What worked for me (and what didn’t): None Shall Sleep is a YA crime thriller set in the 1980s – a mix between a kind of Mindhunters and Silence of the Lambs with teenage main characters. The primary POV character is Emma Lewis. She’s 18 now but when she was 16, she was abducted and held by a serial killer. She was the only one who escaped. She is approached by Agent Cooper from the FBI for help in researching serial killers for the fledgling Behavioural Analysis Unit. There are some teen serial killers who won’t talk to the FBI; will Emma be perhaps able to get through as a fellow teen?
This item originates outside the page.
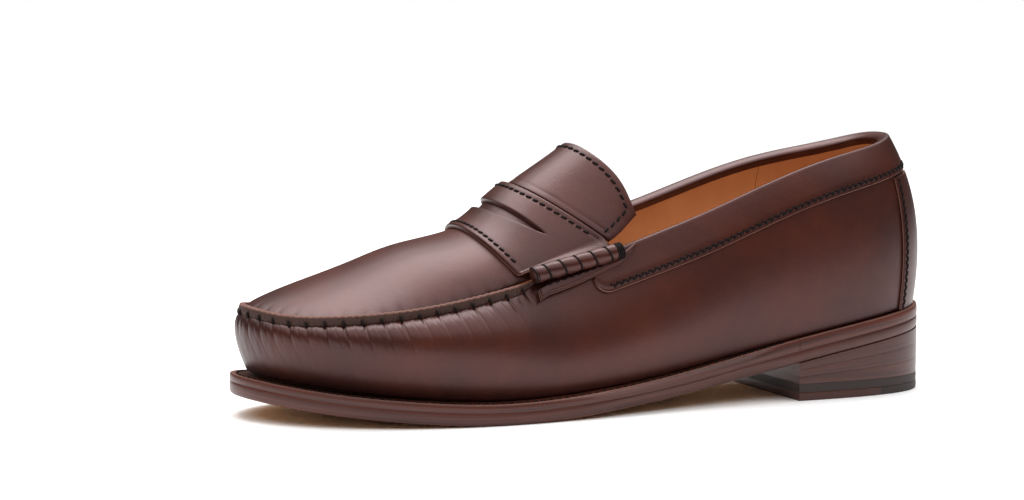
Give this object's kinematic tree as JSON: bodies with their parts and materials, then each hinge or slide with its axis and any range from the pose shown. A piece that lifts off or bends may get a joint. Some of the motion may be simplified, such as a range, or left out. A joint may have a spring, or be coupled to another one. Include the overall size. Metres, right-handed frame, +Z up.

She is paired with Travis Bell, a 19-year-old whose father, a US Marshall, was killed by a teen serial killer, Simon Gutmunsson. Both Travis and Emma have a special interest in teen serial killers. And Travis is already at US Marshall school as well. The FBI offers them something approximating a summer internship and extra college credit for help. They will stay at Quantico in the dorms and be able to take classes with FBI recruits when they’re not interviewing incarcerated serial killers.
Emma and Travis are strictly NOT to be involved in any active cases. But they keep hearing about “Pennsylvania” and a series of strange murders there. Agent Cooper gets a letter from Simon Gutmunsson which indicates he knows something about the case and he asks Emma to interview him to see what she can find out. Thus Travis and Emma become embroiled in the case and have to dodge and weave through the various FBI politics about it all, not to mention serial killers, to solve the crime and save the day.
Simon is not exactly Hannibal Lecter of course and Emma is not Clarice Starling. There are major differences, not the least of which is their ages. But there are similarities and it works as a shorthand to explain the dynamic. Marney succeeds in creating the creepy vibe without going too far – Thomas Harris went too far for me with Hannibal (#NotOverIt) so I was very glad of that.
There was one particular thing I did not see coming at all and it kind of took my breath away but it also explained a lot about some of the other choices in the book. And no, I’m not going to spoil it here.
Emma is fierce and impetuous and not very interested in bowing to authority if she thinks they’re being ridiculous (and they often are being ridiculous); Travis is more politic in his approach, more willing to follow the rules and work within the system. Emma wants to burn it all down.
Simon’s twin sister, Kristen, provides some useful insight to the case – in fact, it could be said that she does more than Emma and Travis to make the breakthroughs but it is nonetheless Emma and Travis who have the idea to speak to her and who build the relationship so she’s willing to do so.
The identity of the serial killer is known to the audience early as there is POV from him – fortunately not while he’s doing his worst but he’s definitely super creepy too.
The story is told in third person present which I found a little challenging to get into but after a while I was able to just go with it. Looking back, I can see why it made sense.
What else? The narration is unusual and that, too, took a little getting used to. Emma’s perspective (the bulk of the book) is voiced by Christine Lakin (who also has narrated some of my favourite Holly Black books). There are also some POV sections for Travis (perhaps a couple of chapters in all) and some even shorter sections from Agent Cooper, both narrated by Maxwell Hamilton. When they’re narrating they do all the voices for each character except for Simon and for the (other) villain (ie the one they’re trying to catch – Simon is already behind bars in a high security psychiatric facility). Jake Abel narrates all of Simon’s dialogue. He has no POV sections but anytime Simon is speaking, it is Mr. Abel’s voice the listener hears, not the voice of whichever narrator is voicing the POV character. And then (by process of elimination) Zach Villa narrates the villain’s POV section (which is not much more than a short chapter) and all of his dialogue. This latter is something of a spoiler on audio because at one point the listener can tell simply by the new voice in play that all is not what it seems. This would not have been apparent in print until the author wished it to become apparent so there’s that.
It’s an unusual mix of narration styles. I didn’t hate it but I did find it a little confusing and, like the tense, it took a bit of getting used to.
Every now and then there’s also a sound effect added to make the listen more like a radio play but those additions were inconsistent and again, I found this a little unusual. Not bad, but… different.
Each narrator did a great job; the individual performances were strong, with solid characterisation and good pacing and tone. I believed the characters and felt like I understood them better for hearing them.
There is, perhaps, if you squint really hard, a hint of a sniff of a future romance between Emma and Travis but this is not a romance book. As a YA crime thriller, it delivered on it’s promise. I liked the 1980s setting (the absence of mobile phones make such a difference when it comes to solving crime and personal safety!) and I do hope Marney writes more in this world. I’d like to see what’s next fro Emma and Travis. And of course, I’m always up for romance between them as well as the (hopefully) series develops?